Dad Strength #3. Emotional Strength
The world your children are growing up in is in many ways more complex than the world when we were young. The technological advances are so rapid that you could take your attention off it for one year and have entirely different technological advancements.
Children socialize differently from when we were kids, with less separation between home life and friendships and school. This creates diverse and complex social structures for children to navigate, which can sometimes cause anxiety, especially once they reach school age.
As a dad, you will probably want to solve all your kids' problems for them, stepping in to be the hero. But it's essential you give your children space to solve their problems themselves. And simply by being honest with yourself and your kids about your feelings can be enough. By demonstrating a willingness to be open about your emotions in simple language that they can understand, you will build an honesty of communication and an emotional authenticity between you and your children.
Importantly, it will also permit your children to be honest with you about their feelings in return. You will have set the example in terms of how and when to talk about emotions, and from their dad, they will see this as a gesture of strength. If you want your children to be open with you about their feelings, that will begin by being open and honest with them about your feelings.
As with all things, children will turn to parents as the template for how they should behave in any given situation. If you want to raise your children to be emotionally resilient and intelligent, you will have to teach them how to articulate their feelings to you by expressing your feelings the right way in front of them.
Being a strong dad isn't just about having the biggest biceps in the schoolyard. Being physically strong enough to carry your children, to respond to their physical needs and play, and doing it all without getting injured is part of it, though. Ensuring that you're not neglecting the less glamorous muscles of the back and core in your workout will undoubtedly play a role in this.
Additionally, making time to be emotionally present with your children will be necessary. Creating valuable memories rather than spending money on them will impact the short-term relationship they have with you as their dad and a long-lasting impact on how they bond with their children. You might introduce high-energy playtime in the form of games. But you could also introduce calmer activities like reflecting on the things you're incredibly grateful for together at bedtime.

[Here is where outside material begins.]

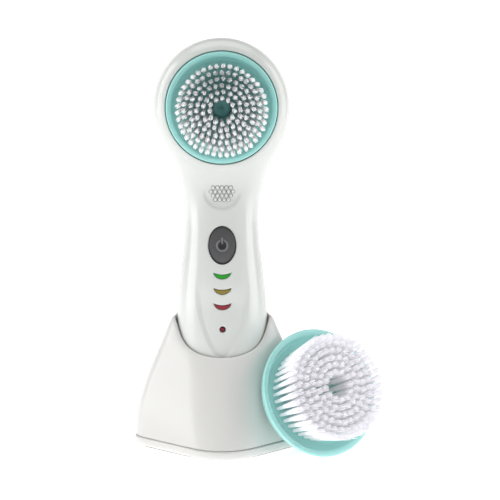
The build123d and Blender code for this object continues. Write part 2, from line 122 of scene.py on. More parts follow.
# power button: how far its top, base and flange are in front of the centreline, and its sign
BUTTON_TOP, BUTTON_BASE, FLANGE_HEIGHT = 14.1, 9.9, 10.0
BUTTON_CROWN, BUTTON_HOLLOW, BUTTON_EDGE_ROUND = 0.75, 0.35, 1.1
FLANGE_WIDTH, FLANGE_HALF_THICKNESS = 0.8, 0.3
SIGN_RADIUS, SIGN_HALF_LINE, SIGN_GAP, SIGN_RAISED = 2.35, 0.36, 0.8, 0.3
SIGN_BAR_MIDDLE, SIGN_BAR_HALF_LENGTH, SIGN_BAR_HALF_WIDTH = 2.1, 1.4, 0.34

# brush heads
LIP_RADIUS, SPARE_LIP_RADIUS = 24.3, 28.7
DISH_BACK, DISH_FLOOR, DISH_RIM, BRISTLE_REACH = 7.4, 9.0, 14.2, 14.0
HUB_RADIUS, HUB_NECK_RADIUS, HUB_BACK, HUB_FRONT = 5.0, 4.2, 5.9, 10.2

# stand sections: height, half width, front point, side corner y, rear half width, rear y
COVER_HEIGHTS = np.array([5.0, 22.0, 40.0, 62.0])
COVER_WIDTHS = np.array([40.6, 38.4, 31.8, 22.9])
COVER_FRONTS = np.array([35.0, 29.4, 22.3, 15.0])
COVER_SIDES = np.array([-6.0, -5.0, -3.0, -1.0])
COVER_REAR_WIDTHS = np.array([33.0, 30.0, 24.0, 16.0])
COVER_REARS = np.array([30.0, 29.0, 27.0, 24.0])
LIP_Y, LIP_Z, SADDLE_Y, SADDLE_Z = -14.2, 46.7, 1.0, 63.2
STAND_ROUNDINGS = (17.0, 5.0, 6.0)
MOUTH_BEND, MOUTH_ROUND, SOCKET_EDGE_ROUND, SOCKET_FLOOR_ROUND = 5.0, 6.0, 2.2, 6.0
SOCKET_CLEARANCE, COVER_WALL = 0.45, 2.4
SOCKET_HALF_WIDTH = max(HALF_WIDTHS[:4]) + SOCKET_CLEARANCE
INLET_RADIUS, INLET_HEIGHT, INLET_FRONT = 4.1, 11.0, 20.0
TRAY_TOP, TRAY_FLOOR, TRAY_FOOT, TRAY_FOOT_ROUND, PAD_THICKNESS = 5.0, 3.8, 0.3, 3.5, 1.2
TRAY_OVERHANG, TRAY_JOINT_GAP, PAD_INSET = 0.5, 0.05, 3.4


# ---------------------------------------------------------------- fields: negative inside
def smooth_max(a, b, k):
    h = np.clip(0.5 + 0.5 * (a - b) / k, 0, 1)
    return b * (1 - h) + a * h + k * h * (1 - h)


def smooth_min(a, b, k):
    return -smooth_max(-a, -b, k)


def smooth_step(value):
    """0 below 0, 1 above 1, smooth between."""
    t = np.clip(value, 0, 1)
    return t * t * (3 - 2 * t)


def curve(at, places, values):
    """Smooth curve through (place, value) pairs: cubic Hermite with averaged slopes."""
    places, values = np.asarray(places, float), np.asarray(values, float)
    slopes = np.gradient(values, places)
    at = np.clip(at, places[0], places[-1])
    k = np.clip(np.searchsorted(places, at, side="right") - 1, 0, len(places) - 2)
    span = places[k + 1] - places[k]
    t = (at - places[k]) / span
    return (values[k] * (2 * t ** 3 - 3 * t ** 2 + 1) + values[k + 1] * (3 * t ** 2 - 2 * t ** 3)
            + slopes[k] * span * (t ** 3 - 2 * t ** 2 + t) + slopes[k + 1] * span * (t ** 3 - t ** 2))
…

A willingness to discuss your emotions, feelings, and thoughts candidly will set the tone for your relationship with children. It may feel unfamiliar to do this at first, especially if this is something that you didn't experience with your father - but in many ways, that makes it all the more vital that you can do it for your children now.
Another generation of children believing that "boys don't cry" isn't productive for anyone's long-term wellbeing, and that starts with an example of dad's strength through lessons learned at home. Finding a way to talk about your emotions with your children will help build that trusting relationship.